Coastal Health District receives first shipment of Moderna’s vaccine

CHATHAM COUNTY, Ga. (WTOC) - The Coastal Health District (CHD) has received their first shipment of Moderna’s COVID-19 vaccine.

The CHD director said the district received 2,100 doses of the vaccine for their health departments and it will begin being used in conjunction with the supply of Pfizer’s vaccine soon.

Dr. Lawton Davis says of the 2,100 doses they got from Moderna, 400 will stay in Chatham County with the others being sent throughout the district.

But the challenge now focuses on planning. Moderna’s vaccine can be refrigerated longer, but it poses scheduling complications.

“The Moderna vaccine comes in a multidose vial that contains ten doses and once you put a needle into that multidose vial the first time to withdraw a specimen, you then are on the clock and you have to use that entire vial within six hours or the rest of it is wasted,” Dr. Davis said.

To avoid that, the district is focused on appointment bases vaccinations. While they are still working out the best practice, Dr. Davis says the challenge is in rural communities.

“In a rural county there may only be, you know, 10 or 15 providers in some of the small counties and if only 30 percent of those you know want to actually take the vaccine, there may not be 10 people available to use the entire ten dose Moderna vial so again it becomes a bit of a puzzle,” Dr. Davis said.
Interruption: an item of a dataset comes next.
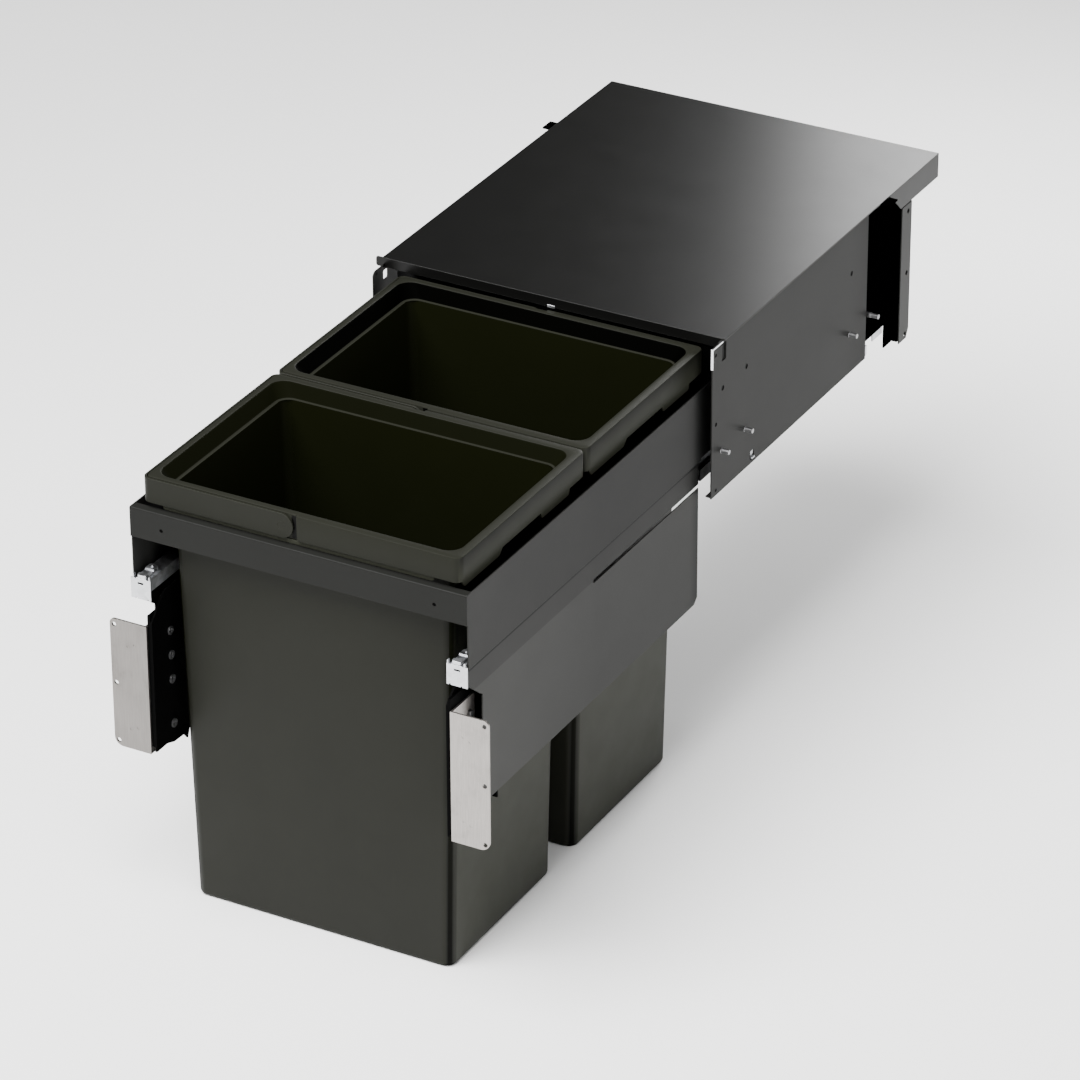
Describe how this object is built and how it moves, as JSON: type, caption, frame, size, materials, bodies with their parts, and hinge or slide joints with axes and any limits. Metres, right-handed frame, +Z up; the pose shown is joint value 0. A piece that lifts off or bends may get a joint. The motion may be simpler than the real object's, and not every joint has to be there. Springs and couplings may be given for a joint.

As of right now, Dr. Davis says they are still in tier 1A and have used only about 45 percent of their Pfizer shipment in the first week because of the scheduling components. With the additional doses from Moderna, vaccinations will continue but he does not know for sure when the next tier will begin.

In fact, he says it’s important to remember though we are seeing shots of hope, it’s not over.

“There’s a sense of relief that we know the vaccine is in the community and that people are receiving it, but basically not very many people have gotten it yet and it takes a while for them to be protected and we don’t know that it protects them from the asymptomatic infection so in reality as far as the general population being able to prevent the spread or prevent themselves from catching it the message is exactly the same,” Dr. Davis said.

Dr. Davis says with the holiday coming up and infections in our area on the rise, we must keep our distance, wash our hands, and wear a mask.